#### [SHORT PROBLEM]
Write out, word for word, the first line of the data below and every line after it through the one containing "edge, lying flat.".

= = = =

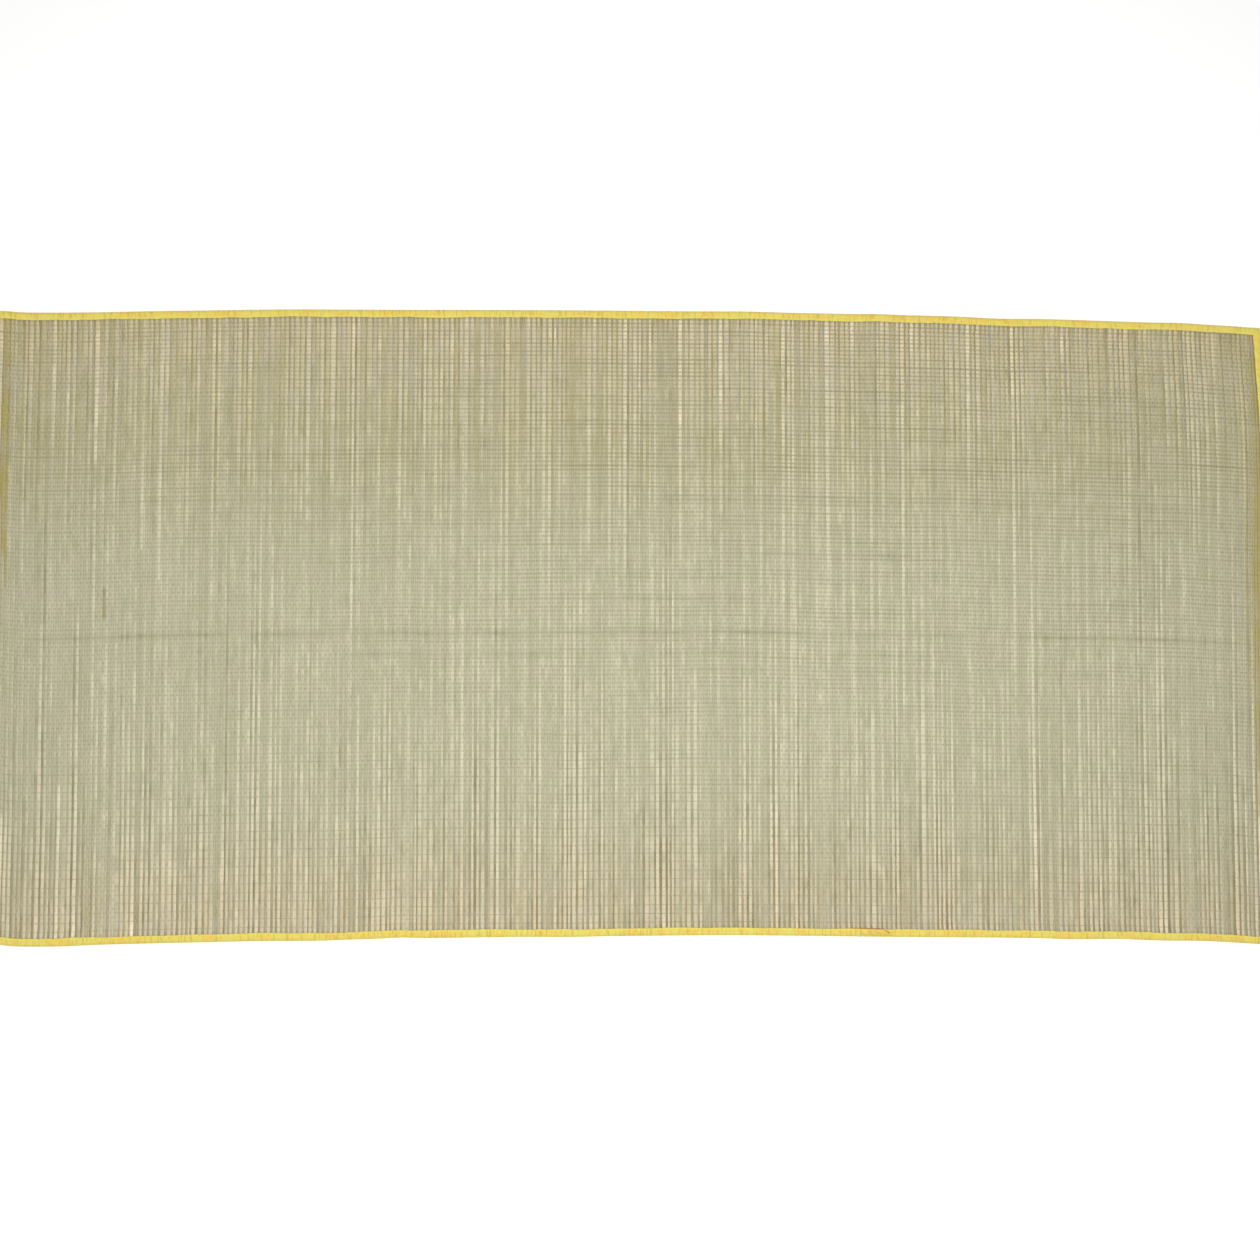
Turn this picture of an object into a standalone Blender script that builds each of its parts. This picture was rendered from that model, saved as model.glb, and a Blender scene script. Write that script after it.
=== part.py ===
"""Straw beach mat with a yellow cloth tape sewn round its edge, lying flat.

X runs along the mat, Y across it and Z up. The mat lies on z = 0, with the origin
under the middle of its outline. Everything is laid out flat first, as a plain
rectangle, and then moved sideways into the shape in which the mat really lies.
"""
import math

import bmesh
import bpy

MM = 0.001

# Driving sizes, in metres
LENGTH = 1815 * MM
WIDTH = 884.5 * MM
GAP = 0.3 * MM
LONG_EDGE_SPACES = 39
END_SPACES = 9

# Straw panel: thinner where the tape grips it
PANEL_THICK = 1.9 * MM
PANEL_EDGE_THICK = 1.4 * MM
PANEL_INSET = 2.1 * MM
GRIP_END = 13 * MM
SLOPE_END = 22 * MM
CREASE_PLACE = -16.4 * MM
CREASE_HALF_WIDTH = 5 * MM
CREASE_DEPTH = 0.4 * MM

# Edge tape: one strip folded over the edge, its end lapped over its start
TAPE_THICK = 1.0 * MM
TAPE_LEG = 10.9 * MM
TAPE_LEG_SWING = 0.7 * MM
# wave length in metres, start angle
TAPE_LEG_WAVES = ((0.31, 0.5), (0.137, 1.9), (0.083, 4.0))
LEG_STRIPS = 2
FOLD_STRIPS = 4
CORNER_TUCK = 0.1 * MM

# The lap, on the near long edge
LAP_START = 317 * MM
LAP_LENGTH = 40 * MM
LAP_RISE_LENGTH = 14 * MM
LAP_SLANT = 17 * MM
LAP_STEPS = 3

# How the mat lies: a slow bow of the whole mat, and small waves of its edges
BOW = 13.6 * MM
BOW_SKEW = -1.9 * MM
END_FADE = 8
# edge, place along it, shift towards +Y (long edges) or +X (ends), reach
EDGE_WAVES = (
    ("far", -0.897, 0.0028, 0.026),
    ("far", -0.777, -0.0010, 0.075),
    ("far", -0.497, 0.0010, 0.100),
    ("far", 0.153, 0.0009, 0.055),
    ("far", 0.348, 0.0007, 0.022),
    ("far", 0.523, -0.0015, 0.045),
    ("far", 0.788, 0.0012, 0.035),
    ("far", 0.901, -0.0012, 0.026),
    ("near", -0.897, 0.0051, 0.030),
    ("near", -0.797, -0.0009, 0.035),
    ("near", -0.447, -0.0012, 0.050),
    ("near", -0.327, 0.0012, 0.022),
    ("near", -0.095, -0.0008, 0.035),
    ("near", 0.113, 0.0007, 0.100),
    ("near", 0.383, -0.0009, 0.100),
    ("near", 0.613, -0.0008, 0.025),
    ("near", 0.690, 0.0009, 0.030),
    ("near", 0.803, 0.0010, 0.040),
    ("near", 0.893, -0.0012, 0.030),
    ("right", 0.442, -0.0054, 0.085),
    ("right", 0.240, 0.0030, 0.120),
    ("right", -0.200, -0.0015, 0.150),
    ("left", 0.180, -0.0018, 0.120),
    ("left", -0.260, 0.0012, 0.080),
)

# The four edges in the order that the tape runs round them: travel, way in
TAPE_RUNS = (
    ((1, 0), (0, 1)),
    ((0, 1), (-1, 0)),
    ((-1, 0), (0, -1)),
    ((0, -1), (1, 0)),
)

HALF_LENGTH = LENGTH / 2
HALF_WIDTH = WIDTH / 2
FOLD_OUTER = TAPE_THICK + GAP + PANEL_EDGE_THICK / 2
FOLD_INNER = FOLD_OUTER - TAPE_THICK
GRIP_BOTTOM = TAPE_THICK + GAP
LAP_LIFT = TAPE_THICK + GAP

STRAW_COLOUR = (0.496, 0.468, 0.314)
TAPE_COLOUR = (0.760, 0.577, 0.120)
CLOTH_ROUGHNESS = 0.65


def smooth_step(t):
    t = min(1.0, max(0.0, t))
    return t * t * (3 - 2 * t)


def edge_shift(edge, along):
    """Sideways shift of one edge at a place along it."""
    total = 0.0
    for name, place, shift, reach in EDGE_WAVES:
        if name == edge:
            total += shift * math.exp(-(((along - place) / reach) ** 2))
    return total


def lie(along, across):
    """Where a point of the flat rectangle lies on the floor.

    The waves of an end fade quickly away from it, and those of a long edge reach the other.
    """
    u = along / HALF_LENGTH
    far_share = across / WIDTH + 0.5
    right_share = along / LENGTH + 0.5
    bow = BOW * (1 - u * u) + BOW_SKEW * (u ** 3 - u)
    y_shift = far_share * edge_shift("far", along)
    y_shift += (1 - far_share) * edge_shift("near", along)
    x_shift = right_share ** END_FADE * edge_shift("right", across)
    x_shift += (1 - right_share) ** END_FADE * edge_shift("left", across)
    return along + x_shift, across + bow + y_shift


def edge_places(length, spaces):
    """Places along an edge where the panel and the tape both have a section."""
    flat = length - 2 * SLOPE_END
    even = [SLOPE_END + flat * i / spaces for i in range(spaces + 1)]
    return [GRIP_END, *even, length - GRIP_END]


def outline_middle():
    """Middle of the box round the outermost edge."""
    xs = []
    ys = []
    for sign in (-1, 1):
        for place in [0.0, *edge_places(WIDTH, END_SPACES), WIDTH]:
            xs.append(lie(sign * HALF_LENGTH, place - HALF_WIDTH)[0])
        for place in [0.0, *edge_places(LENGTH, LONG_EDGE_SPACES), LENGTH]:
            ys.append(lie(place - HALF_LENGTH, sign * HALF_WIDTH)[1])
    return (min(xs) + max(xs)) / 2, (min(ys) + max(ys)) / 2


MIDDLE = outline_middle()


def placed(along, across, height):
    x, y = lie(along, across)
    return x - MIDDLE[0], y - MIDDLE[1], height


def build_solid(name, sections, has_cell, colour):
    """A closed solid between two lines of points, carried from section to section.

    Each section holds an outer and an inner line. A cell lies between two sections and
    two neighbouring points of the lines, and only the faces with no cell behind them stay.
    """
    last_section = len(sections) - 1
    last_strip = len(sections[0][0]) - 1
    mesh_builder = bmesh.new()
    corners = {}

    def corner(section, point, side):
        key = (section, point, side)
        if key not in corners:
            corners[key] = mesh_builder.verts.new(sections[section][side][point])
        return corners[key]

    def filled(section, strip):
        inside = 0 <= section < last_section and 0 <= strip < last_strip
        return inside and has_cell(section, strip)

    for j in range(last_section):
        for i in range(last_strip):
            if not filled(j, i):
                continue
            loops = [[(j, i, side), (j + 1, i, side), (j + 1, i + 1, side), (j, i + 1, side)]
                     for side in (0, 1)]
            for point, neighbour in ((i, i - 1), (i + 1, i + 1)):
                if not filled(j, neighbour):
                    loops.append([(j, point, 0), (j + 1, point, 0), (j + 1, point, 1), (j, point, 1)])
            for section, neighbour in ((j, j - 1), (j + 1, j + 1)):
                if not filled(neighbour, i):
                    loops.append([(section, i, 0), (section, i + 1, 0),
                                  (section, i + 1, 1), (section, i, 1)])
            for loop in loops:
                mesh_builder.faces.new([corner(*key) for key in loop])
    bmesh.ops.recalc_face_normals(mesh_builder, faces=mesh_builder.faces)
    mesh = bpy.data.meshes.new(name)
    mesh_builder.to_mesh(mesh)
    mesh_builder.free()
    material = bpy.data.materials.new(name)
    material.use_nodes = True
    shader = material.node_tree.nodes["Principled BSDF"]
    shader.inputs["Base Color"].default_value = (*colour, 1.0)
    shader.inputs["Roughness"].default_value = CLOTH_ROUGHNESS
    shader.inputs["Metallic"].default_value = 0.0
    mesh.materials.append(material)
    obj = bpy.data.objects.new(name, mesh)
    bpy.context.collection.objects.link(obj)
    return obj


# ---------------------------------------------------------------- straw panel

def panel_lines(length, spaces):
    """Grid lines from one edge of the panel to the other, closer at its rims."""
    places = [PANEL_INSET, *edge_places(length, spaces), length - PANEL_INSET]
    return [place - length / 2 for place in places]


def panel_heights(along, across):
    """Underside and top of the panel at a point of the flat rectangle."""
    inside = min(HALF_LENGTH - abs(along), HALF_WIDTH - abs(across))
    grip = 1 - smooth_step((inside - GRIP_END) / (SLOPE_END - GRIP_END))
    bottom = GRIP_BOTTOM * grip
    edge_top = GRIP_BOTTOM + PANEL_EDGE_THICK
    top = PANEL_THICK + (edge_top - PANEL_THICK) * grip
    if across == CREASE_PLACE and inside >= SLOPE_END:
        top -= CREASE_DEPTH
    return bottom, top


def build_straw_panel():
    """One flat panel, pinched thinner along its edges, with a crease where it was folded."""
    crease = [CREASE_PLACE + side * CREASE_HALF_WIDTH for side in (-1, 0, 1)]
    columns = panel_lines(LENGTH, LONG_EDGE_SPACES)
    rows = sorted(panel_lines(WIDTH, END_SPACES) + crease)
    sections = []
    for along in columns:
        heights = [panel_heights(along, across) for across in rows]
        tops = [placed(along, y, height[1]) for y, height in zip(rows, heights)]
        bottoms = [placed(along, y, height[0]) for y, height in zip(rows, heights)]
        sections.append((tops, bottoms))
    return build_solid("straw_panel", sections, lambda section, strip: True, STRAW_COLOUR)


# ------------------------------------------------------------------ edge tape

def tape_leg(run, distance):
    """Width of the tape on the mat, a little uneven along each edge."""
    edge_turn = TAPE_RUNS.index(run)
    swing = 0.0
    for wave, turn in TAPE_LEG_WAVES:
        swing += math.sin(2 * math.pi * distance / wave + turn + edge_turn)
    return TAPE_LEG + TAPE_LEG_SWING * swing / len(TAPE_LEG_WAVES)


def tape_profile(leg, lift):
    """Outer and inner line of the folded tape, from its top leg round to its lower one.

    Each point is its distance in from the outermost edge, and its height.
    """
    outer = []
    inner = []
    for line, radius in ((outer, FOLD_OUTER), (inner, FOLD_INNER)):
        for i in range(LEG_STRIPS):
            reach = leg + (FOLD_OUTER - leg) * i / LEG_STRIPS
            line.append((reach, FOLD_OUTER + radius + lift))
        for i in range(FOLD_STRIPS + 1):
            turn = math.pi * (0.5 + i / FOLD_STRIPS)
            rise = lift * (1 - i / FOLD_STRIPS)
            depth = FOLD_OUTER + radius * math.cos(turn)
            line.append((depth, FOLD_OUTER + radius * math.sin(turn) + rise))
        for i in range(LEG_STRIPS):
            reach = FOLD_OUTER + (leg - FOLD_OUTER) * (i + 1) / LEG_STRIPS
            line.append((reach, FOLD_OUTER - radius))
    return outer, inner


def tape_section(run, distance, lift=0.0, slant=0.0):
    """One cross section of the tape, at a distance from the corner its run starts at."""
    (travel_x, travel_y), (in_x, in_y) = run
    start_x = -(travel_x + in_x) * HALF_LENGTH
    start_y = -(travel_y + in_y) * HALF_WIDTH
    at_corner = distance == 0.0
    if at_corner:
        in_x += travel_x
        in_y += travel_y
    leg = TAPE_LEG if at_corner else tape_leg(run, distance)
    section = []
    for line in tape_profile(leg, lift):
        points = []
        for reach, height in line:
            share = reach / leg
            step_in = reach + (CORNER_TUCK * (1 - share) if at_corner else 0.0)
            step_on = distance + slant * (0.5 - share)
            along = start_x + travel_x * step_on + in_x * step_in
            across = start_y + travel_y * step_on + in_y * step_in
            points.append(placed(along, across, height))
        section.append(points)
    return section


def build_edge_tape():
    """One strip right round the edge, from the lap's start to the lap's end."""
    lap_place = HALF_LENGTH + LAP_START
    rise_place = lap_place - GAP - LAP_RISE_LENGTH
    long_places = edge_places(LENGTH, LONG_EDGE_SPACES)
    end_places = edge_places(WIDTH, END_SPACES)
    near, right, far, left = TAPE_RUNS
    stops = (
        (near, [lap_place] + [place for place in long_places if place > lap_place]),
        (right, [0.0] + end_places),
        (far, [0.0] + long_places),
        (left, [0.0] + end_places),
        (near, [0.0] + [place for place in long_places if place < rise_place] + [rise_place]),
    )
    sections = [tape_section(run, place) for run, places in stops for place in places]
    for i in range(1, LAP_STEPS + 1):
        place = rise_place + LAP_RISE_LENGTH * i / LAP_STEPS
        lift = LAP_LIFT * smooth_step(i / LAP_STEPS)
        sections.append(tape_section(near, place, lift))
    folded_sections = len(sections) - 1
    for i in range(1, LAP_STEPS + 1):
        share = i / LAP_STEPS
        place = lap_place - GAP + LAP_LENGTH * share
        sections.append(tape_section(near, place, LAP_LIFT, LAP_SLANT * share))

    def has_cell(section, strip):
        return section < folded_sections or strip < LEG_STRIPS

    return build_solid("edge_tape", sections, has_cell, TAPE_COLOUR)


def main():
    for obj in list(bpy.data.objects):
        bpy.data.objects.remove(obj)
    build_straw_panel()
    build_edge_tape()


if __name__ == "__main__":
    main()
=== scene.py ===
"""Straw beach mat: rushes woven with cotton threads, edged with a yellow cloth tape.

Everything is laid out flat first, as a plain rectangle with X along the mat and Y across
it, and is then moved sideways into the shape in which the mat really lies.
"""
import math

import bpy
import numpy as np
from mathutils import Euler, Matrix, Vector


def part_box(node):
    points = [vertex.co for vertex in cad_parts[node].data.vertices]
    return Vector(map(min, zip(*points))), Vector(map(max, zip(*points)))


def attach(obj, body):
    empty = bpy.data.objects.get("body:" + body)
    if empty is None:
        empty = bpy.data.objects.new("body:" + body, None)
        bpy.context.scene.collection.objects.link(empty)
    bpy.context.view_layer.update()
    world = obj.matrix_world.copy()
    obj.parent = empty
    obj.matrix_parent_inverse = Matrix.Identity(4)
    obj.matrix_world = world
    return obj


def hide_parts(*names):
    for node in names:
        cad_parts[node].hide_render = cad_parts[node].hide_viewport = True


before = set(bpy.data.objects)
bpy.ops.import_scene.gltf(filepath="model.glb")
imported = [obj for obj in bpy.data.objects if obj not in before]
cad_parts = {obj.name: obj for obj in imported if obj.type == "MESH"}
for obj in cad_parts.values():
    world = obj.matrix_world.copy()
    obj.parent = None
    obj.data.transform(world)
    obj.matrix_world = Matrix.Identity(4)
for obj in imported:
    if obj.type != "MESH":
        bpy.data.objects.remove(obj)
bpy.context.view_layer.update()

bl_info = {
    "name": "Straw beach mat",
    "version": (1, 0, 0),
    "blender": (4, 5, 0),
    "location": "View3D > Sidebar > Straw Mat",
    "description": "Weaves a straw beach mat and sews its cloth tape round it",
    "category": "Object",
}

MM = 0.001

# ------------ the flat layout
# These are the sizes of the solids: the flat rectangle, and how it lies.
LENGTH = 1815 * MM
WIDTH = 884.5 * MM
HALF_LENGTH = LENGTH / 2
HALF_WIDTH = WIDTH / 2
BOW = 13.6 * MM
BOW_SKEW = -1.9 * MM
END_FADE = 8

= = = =

#### [RESPONSE TO THIS TASK]
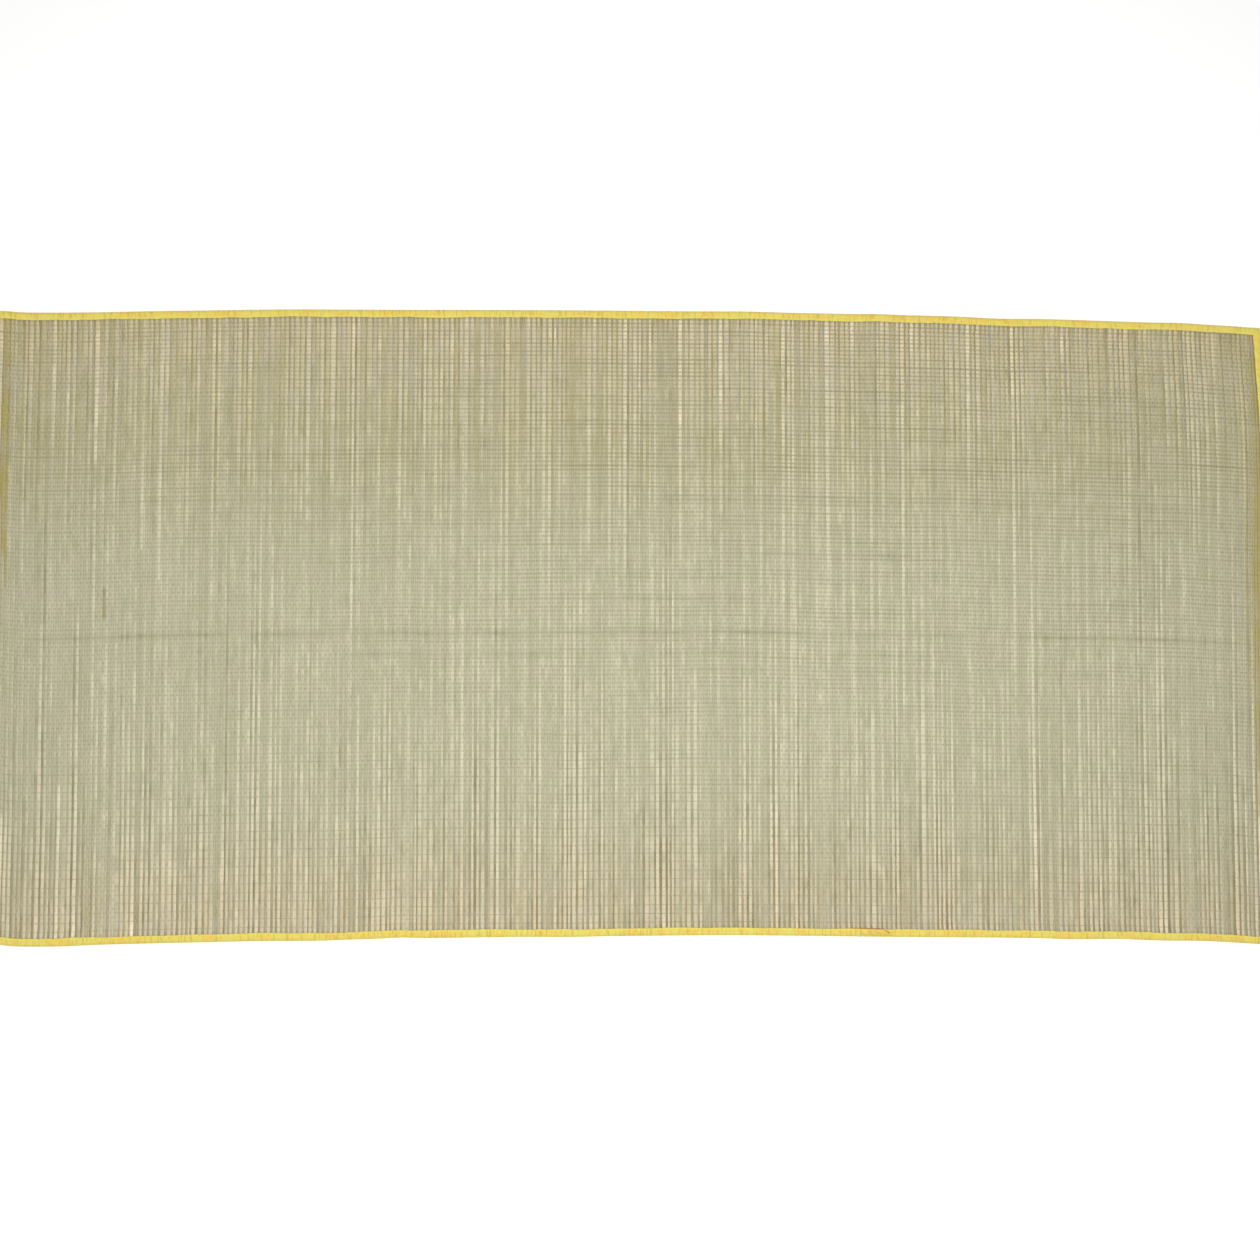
Turn this picture of an object into a standalone Blender script that builds each of its parts. This picture was rendered from that model, saved as model.glb, and a Blender scene script. Write that script after it.
=== part.py ===
"""Straw beach mat with a yellow cloth tape sewn round its edge, lying flat.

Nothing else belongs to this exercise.